Mr. LaMonica believes that both of the private financing these two companies are receiving are actually proof of an overall weakening financing picture in the solar sector.  LaMonica points out that Borrego is involved in power-purchase agreements (PPAs) — contracts providing upfront financing of a solar-power system in exchange for agreements with customers to buy the resulting power at a fixed rate.  This same type of deal is used in the residential business model of SunRun.  The idea is based on the notion that individuals will want a reliable source of power at a fixed rate, especially with likely dramatic increases in the next decade.  This type of financing instrument, which guarantees purchase from the consumer for 10 to 20 years, is new and really untested in the solar field.  Why then is big number investment getting behind this?

Simple, says LaMonica, because bank financed projects have dried up.  "The return for renewable-energy projects is generally considered predictable and low risk. But most of the banks that provided tax equity funds for renewable energy have exited the market in the past year."  In reality, it shows that many solar company's traditonal bank financed backing is gone and new, more experimental ways must be found.
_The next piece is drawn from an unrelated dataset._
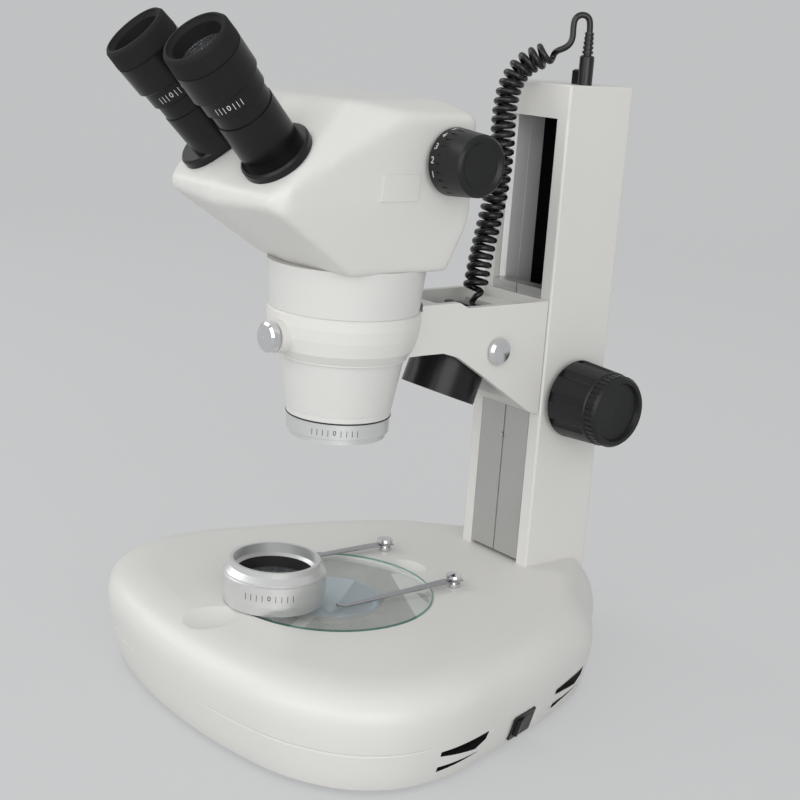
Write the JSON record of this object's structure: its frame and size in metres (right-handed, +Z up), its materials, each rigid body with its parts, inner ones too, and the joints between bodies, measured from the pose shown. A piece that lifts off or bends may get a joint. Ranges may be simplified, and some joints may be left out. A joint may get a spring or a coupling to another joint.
{
  "type": "binocular stereo microscope",
  "caption": "Bench stereo microscope with angled eyepieces, a zoom head on a focusing arm, a pillar stand with upper and lower lights, a glass stage plate, stage clips and a loose add-on lens.",
  "frame": {"origin": "on the table, under the middle of the object's box without the lamp cord", "axes": "+Z up; +X to the user's right; +Y from the user towards the pillar"},
  "size_m": [0.2868, 0.3457, 0.4086],
  "materials": {
    "enamel_white": "satin enamel",
    "barrel_grey_white": "satin enamel",
    "black_enamel": "semi-gloss",
    "black_plastic": "fine texture",
    "black_rubber": "matt",
    "chrome": "polished",
    "spring_steel": "ground",
    "satin_aluminium": "fine brushed",
    "cast_aluminium": "as cast",
    "bearing_brass": "machined",
    "clear_glass": "polished",
    "frosted_glass": "frosted",
    "board_green": "solder mask"
  },
  "bodies": {
    "stand": {"base_housing": "enamel_white", "base_floor": "black_enamel", "rubber_feet": "black_rubber", "frosted_window": "frosted_glass", "lower_lamp": "board_green", "driver_board": "board_green", "power_inlet": "black_plastic", "switch_bezel": "black_plastic", "glass_plate": "clear_glass", "column_housing": "enamel_white", "column_cap": "enamel_white", "cap_jack": "black_plastic", "guide_rails": "satin_aluminium", "focus_bushes": "bearing_brass", "lamp_cord_coil": "black_rubber", "lamp_cord_lead": "black_rubber", "cord_plug": "black_plastic"},
    "rocker": {"power_rocker": "black_plastic"},
    "clip_left": {"clip_post_left": "chrome", "clip_leaf_left": "spring_steel"},
    "clip_right": {"clip_post_right": "chrome", "clip_leaf_right": "spring_steel"},
    "aux_lens": {"aux_lens_ring": "satin_aluminium", "aux_lens_glass": "clear_glass"},
    "carriage": {"arm_casting": "enamel_white", "slider_bar": "satin_aluminium", "focus_rack": "spring_steel", "carriage_screws": "spring_steel"},
    "focus_drive": {"focus_shaft": "spring_steel", "focus_pinion": "bearing_brass", "focus_knob_left": "black_plastic", "focus_knob_right": "black_plastic"},
    "head_clamp": {"head_clamp_screw": "chrome"},
    "lamp": {"lamp_housing": "black_enamel", "lamp_lens": "clear_glass", "lamp_source": "cast_aluminium", "lamp_cord_gland": "black_plastic", "lamp_pivot_pin": "spring_steel"},
    "lamp_lock": {"lamp_lock_screw": "chrome"},
    "head": {"head_shell": "enamel_white", "head_barrel": "barrel_grey_white", "lens_collar": "barrel_grey_white", "objective_ring": "satin_aluminium", "objective_glass": "clear_glass", "optics_frame": "cast_aluminium", "zoom_bushes": "bearing_brass"},
    "zoom": {"zoom_shaft": "spring_steel", "zoom_knob_left": "black_plastic", "zoom_knob_right": "black_plastic"},
    "eyetube_left": {"eyetube_left": "black_enamel", "eyepiece_barrel_left": "black_enamel"},
    "eyetube_right": {"eyetube_right": "black_enamel", "eyepiece_barrel_right": "black_enamel"},
    "diopter_left": {"diopter_ring_left": "black_enamel", "eyecup_left": "black_rubber", "eye_lens_left": "clear_glass"},
    "diopter_right": {"diopter_ring_right": "black_enamel", "eyecup_right": "black_rubber", "eye_lens_right": "clear_glass"}
  },
  "joints": [
    {"name": "focus_travel", "type": "slide", "parent": "stand", "child": "carriage", "axis": [0, 0, 1], "range_m": [0, 0.1], "deforming": ["lamp_cord_coil"]},
    {"name": "focus_knob_turn", "type": "hinge", "parent": "stand", "child": "focus_drive", "pos_m": [0, 0.12611, 0.1713], "axis": [1, 0, 0], "range_deg": [-640, 5]},
    {"name": "head_turn", "type": "hinge", "parent": "carriage", "child": "head", "pos_m": [0, -0.03589, 0.23], "axis": [0, 0, 1], "range_deg": [-120, 120]},
    {"name": "head_clamp_turn", "type": "hinge", "parent": "carriage", "child": "head_clamp", "pos_m": [0, -0.08049, 0.221], "axis": [0, -1, 0], "continuous": true},
    {"name": "lamp_tilt", "type": "hinge", "parent": "carriage", "child": "lamp", "pos_m": [0, 0.05911, 0.207], "axis": [1, 0, 0], "range_deg": [-10, 12]},
    {"name": "lamp_lock_turn", "type": "hinge", "parent": "carriage", "child": "lamp_lock", "pos_m": [0.03, 0.05911, 0.207], "axis": [1, 0, 0], "continuous": true},
    {"name": "rocker_switch", "type": "hinge", "parent": "stand", "child": "rocker", "pos_m": [0.12403, 0.01361, 0.0135], "axis": [0.2533, 0.065, 0.9652], "range_deg": [-18, 0]},
    {"name": "clip_left_swing", "type": "hinge", "parent": "stand", "child": "clip_left", "pos_m": [-0.039, 0.03911, 0.0604], "axis": [0, 0, 1], "range_deg": [-75, 7]},
    {"name": "clip_right_swing", "type": "hinge", "parent": "stand", "child": "clip_right", "pos_m": [0.0325, 0.03711, 0.0604], "axis": [0, 0, 1], "range_deg": [-3, 75]},
    {"name": "aux_lens_lift", "type": "slide", "parent": "stand", "child": "aux_lens", "axis": [0, 0, 1], "range_m": [0, 0.05]},
    {"name": "zoom_turn", "type": "hinge", "parent": "head", "child": "zoom", "pos_m": [0, -0.01289, 0.3243], "axis": [1, 0, 0], "range_deg": [-150, 120]},
    {"name": "eyetube_left_turn", "type": "hinge", "parent": "head", "child": "eyetube_left", "pos_m": [-0.0302, -0.10797, 0.32443], "axis": [-0.0889, -0.6932, 0.7153], "range_deg": [-15, 85]},
    {"name": "diopter_left_turn", "type": "hinge", "parent": "eyetube_left", "child": "diopter_left", "pos_m": [-0.02764, -0.1425, 0.36336], "axis": [-0.0889, -0.6932, 0.7153], "range_deg": [-60, 60]},
    {"name": "eyetube_right_turn", "type": "hinge", "parent": "head", "child": "eyetube_right", "pos_m": [0.0302, -0.10797, 0.32443], "axis": [0.0889, -0.6932, 0.7153], "range_deg": [-85, 15]},
    {"name": "diopter_right_turn", "type": "hinge", "parent": "eyetube_right", "child": "diopter_right", "pos_m": [0.02764, -0.1425, 0.36336], "axis": [0.0889, -0.6932, 0.7153], "range_deg": [-60, 60]}
  ],
  "couplings": [
    {"joint": "focus_knob_turn", "follows": "focus_travel", "rad_per_m": -111.11},
    {"joint": "eyetube_right_turn", "follows": "eyetube_left_turn", "ratio": -1}
  ]
}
I do understand Mr. LaMonica's analysis and agree in some respect, but I think this is not so cut and dry.  Though it may not be bank backed financing, IT IS FINANCING during this recession.  I think you cannot discount this fact.  Also, while it is a new model for solar installation it could possibly be the best.  In this model the consumer does not have to deal with installation or upkeep, only paying for the electricity.  This is a much closer facsimile of how consumers get their power today. No one has there own coal power plant, we all buy it from a privately operated one.  Why then try to make individuals mini-solar plant operators?  By removing this added worry and expense, solar then seems a more stable venture for consumers to enter into.  This is only sweetened by a fixed rate. So, I believe while these financing deals may imply so negative market forces, as a whole they provide an example of "green chutes" in the U.S. economy.